Postmodernist Biofiction: a one-day conference in the Department of English Literature at the University of Reading.

 Saturday 25 March 2017, HumSS

Organisers: Dr Bethany Layne and Dr Madeleine Davies (Department of English Literature)

Students and colleagues are warmly invited to attend this one-day conference where key speakers include authors David Lodge, Susan Sellers and Maggie Gee.

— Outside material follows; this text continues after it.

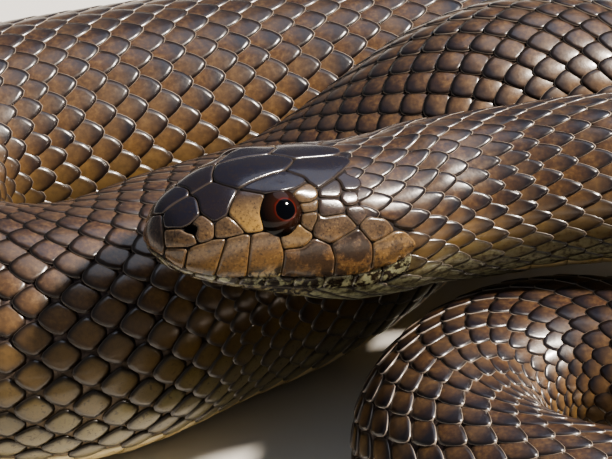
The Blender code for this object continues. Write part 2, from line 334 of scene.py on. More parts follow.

Biofiction is a much-debated form blending the traditional genres of ‘biography’ and ‘fiction’ to produce a postmodernist splicing where questions of ‘fact’ and ‘truth’ are held up for scrutiny. In the modern era, biofictions have proliferated and texts such as David Lodge’s Author Author (focused upon Henry James), Susan Sellers’ Vanessa and Virginia (centralising the relationship between Virginia Woolf and her sister Vanessa Bell), Kate Moses’ Wintering (concerning the final months in the life of Sylvia Plath) and Maggie Gee’s Virginia Woolf in Manhatten (imagining a temporarily reborn Woolf exploring contemporary New York)have achieved heightened critical and academic attention.

The Postmodernist Biofiction conference involves a selection of academic panels (including a student panel), keynote addresses and an interview with David Lodge; the discussions throughout the day will investigate a range of issues involved in this curious genre.  Papers will be delivered on the postmodern construction of the subject, the representation of the female ‘artist’ in biofiction, US conspiracy theory presidential biofictions, and there will be debate about the ’ethics’ of a genre where ‘fiction’ connects with biographical ‘fact’ in novels about ‘real people’.

We would like to involve our students in this event so please do join in if you have an interest in this fascinating topic. Colleagues from the University are also invited; come and hear David Lodge, Susan Sellers and Maggie Gee, as well as a range of academics and students, and contribute to the discussion about the intriguing textual hybrid known as biofiction.